Пора уже, наверное, прочитать "Исход" :) Может, я совершенно напрасно на него взъелся :)

Сергей Шангин   11.11.2010 18:24   Заявить о нарушении
Знаете, Андрей, забудьте все, что я написал ранее - нормальный, очень филосовский и одновременно затягивающий рассказ. Может быть, нужно что-то и подшлифовать, но это уже публикации ради, если к тому пойдет дело. Для выражения мысли написано очень слаженно и понятно.

Не скажу, что все устраивает. Во многом я вижу некоторое незнание финансовой системы Запада, особенности которой просто не позволят никаким племянникам в принципе ни на что рассчитывать, кроме заранее оговоренных крох со стола (капиталла) дядюшки.

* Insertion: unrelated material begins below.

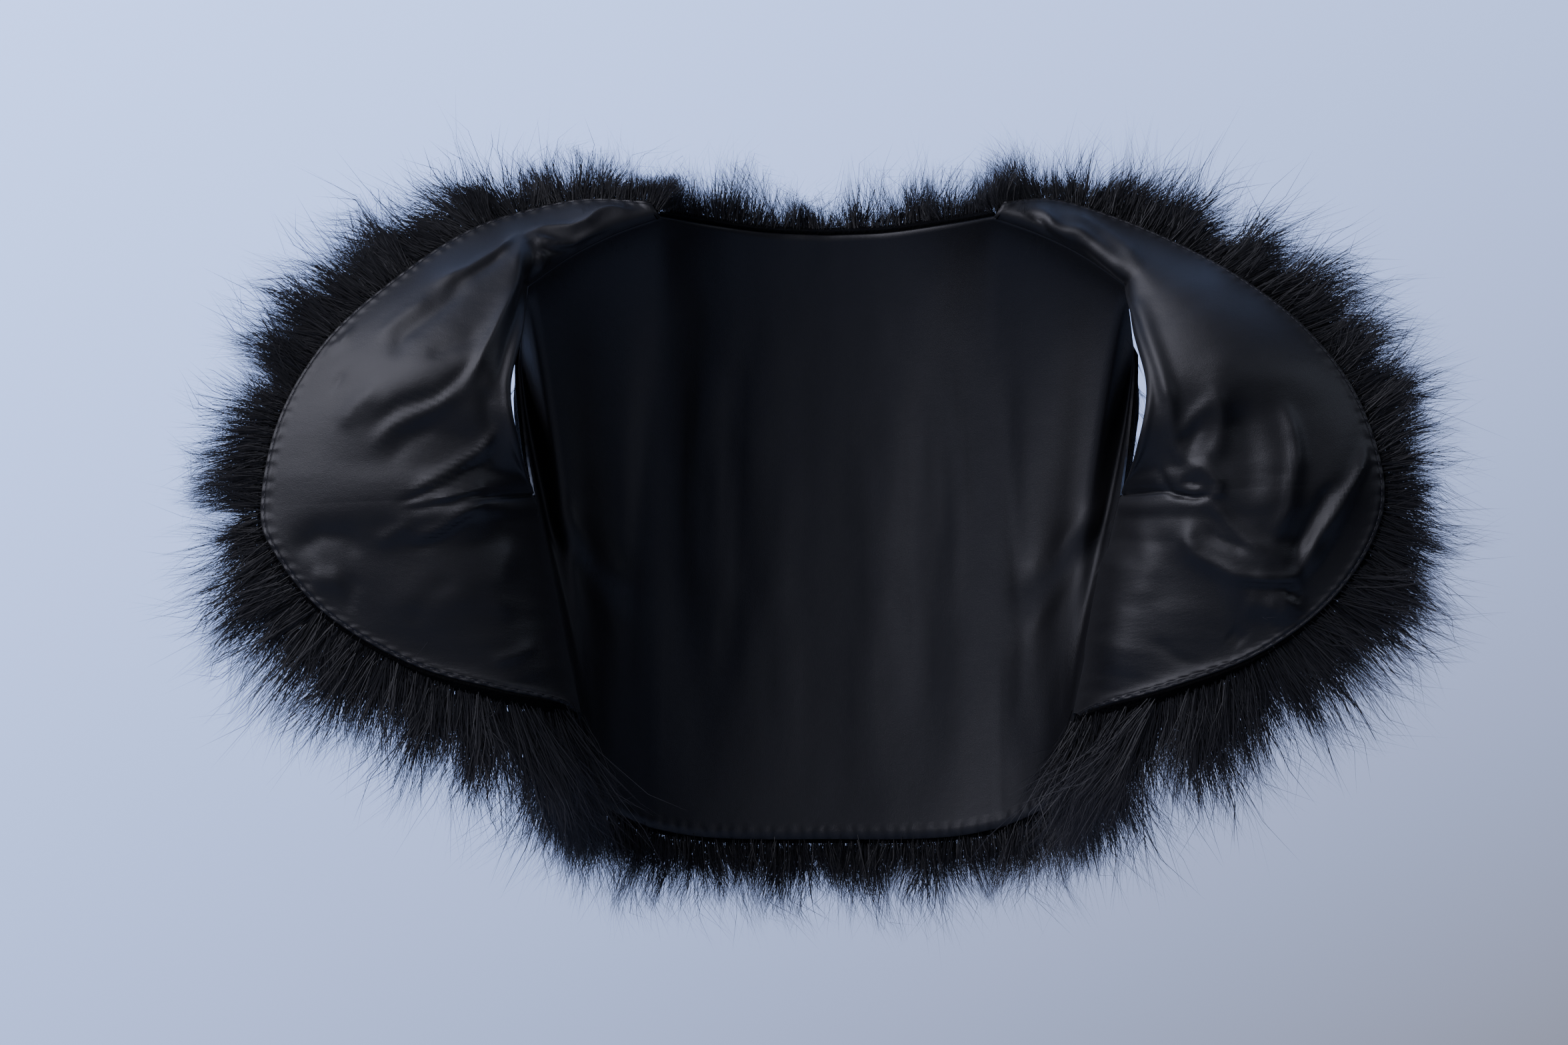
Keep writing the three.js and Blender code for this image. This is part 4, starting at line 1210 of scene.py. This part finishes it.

Но как художественное выражение, как деталь необходимая для подчеркивания алчности и глупости племянника может быть принята.

Вот что значит рассматривать слона по кусочкам :) Главного я и не увидел.

Сергей Шангин   11.11.2010 18:59   Заявить о нарушении
:) Вообще-то я экономист и по образованию, и по профессии, поэтому относительно представляю как и у нас, и у них работает экономика и финансы, но здесь я очень-очень не хотел потрясать всякими подробностями и отвлекать читателя от темы. Писал специально с "незнанием" вопроса. Похоже, получилось :).

И в качестве информации сообщу, что написано данное творение в легкой депрессии (хотелось заползти куда-нибудь, где нет нашего дорогого общества – короче, на необитаемый остров) и навеяно грянувшим финансовым кризисом (пришлось глянуть на происходящее с самой "верхушки"). Кстати, выбор главного действующего лица является слабым местом рассказа (я не знаю и слабо представляю как думает и действует олигарх), но без всесильного действующего лица не было бы и места действия – острова.

Спасибо за прочтение и критику, Сергей. Хотя нет, скорее, за предварительную и последующую беседу, приятно было пообщаться. Еще спишемся.

Андрей Гук   12.11.2010 09:36   Заявить о нарушении
Всех нас периодически догоняет депрессия и лучшим лекарством от нее мы видим необитаемый остров :) По этой причине я с особым пристрастием прочитывал рассказ, примеряя на себя житие вашего героя.

Про то, что получилось написать так, как будто автор не знаком с основами капиталистической экономики - да, получилось. Вопрос - хорошо ли это? Ведь повествование идет от лица именно крутого финансиста, по этой причине кто-то может усомниться в реальности повествования (пусть это фантастика, но картинки должны быть близки к реальности). Хотя, в конечном счете, это ваше решение и это художественное произведение, у которого свои правила изображения действительности.